# 🧭 Explore Raw Data

This notebook provides a general overview of the dataset using basic Pandas functions and visualizations with Matplotlib.

In [None]:
import pandas as pd
import matplotlib.pyplot as plt
import seaborn as sns

# Set plot style
sns.set(style="whitegrid")


In [None]:
# Load the raw metadata CSV
df = pd.read_csv('../data/raw/metadata.csv')

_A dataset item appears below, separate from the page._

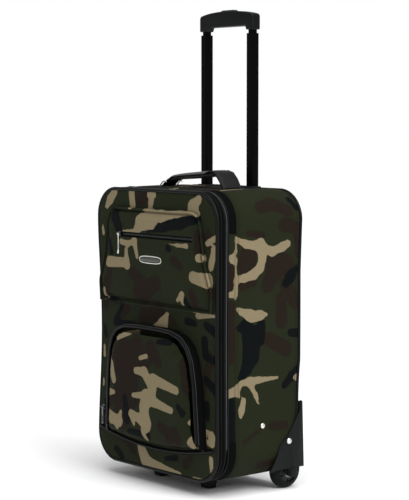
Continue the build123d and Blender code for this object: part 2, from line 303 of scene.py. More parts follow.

# Display basic information
df.info()

# Show first few rows
df.head()


In [None]:
# Summary statistics for numerical columns
df.describe()


In [None]:
# Check for missing values
df.isnull().sum()


## 📊 Variable Distributions

In [None]:
# Plot histograms for numerical columns
numeric_cols = df.select_dtypes(include='number').columns

df[numeric_cols].hist(bins=15, figsize=(15, 10), layout=(len(numeric_cols) // 3 + 1, 3))
plt.tight_layout()
plt.show()


In [None]:
# Boxplots to observe dispersion and outliers
for col in numeric_cols:
    plt.figure(figsize=(6, 4))
    sns.boxplot(x=df[col])
    plt.title(f'Distribution of {col}')
    plt.show()


In [None]:
# Plot distribution of categorical variables (if any)
categorical_cols = df.select_dtypes(include='object').columns

for col in categorical_cols:
    plt.figure(figsize=(8, 4))
    df[col].value_counts().plot(kind='bar')
    plt.title(f'Distribution of {col}')
    plt.xlabel(col)
    plt.ylabel("Count")
    plt.xticks(rotation=45)
    plt.tight_layout()
    plt.show()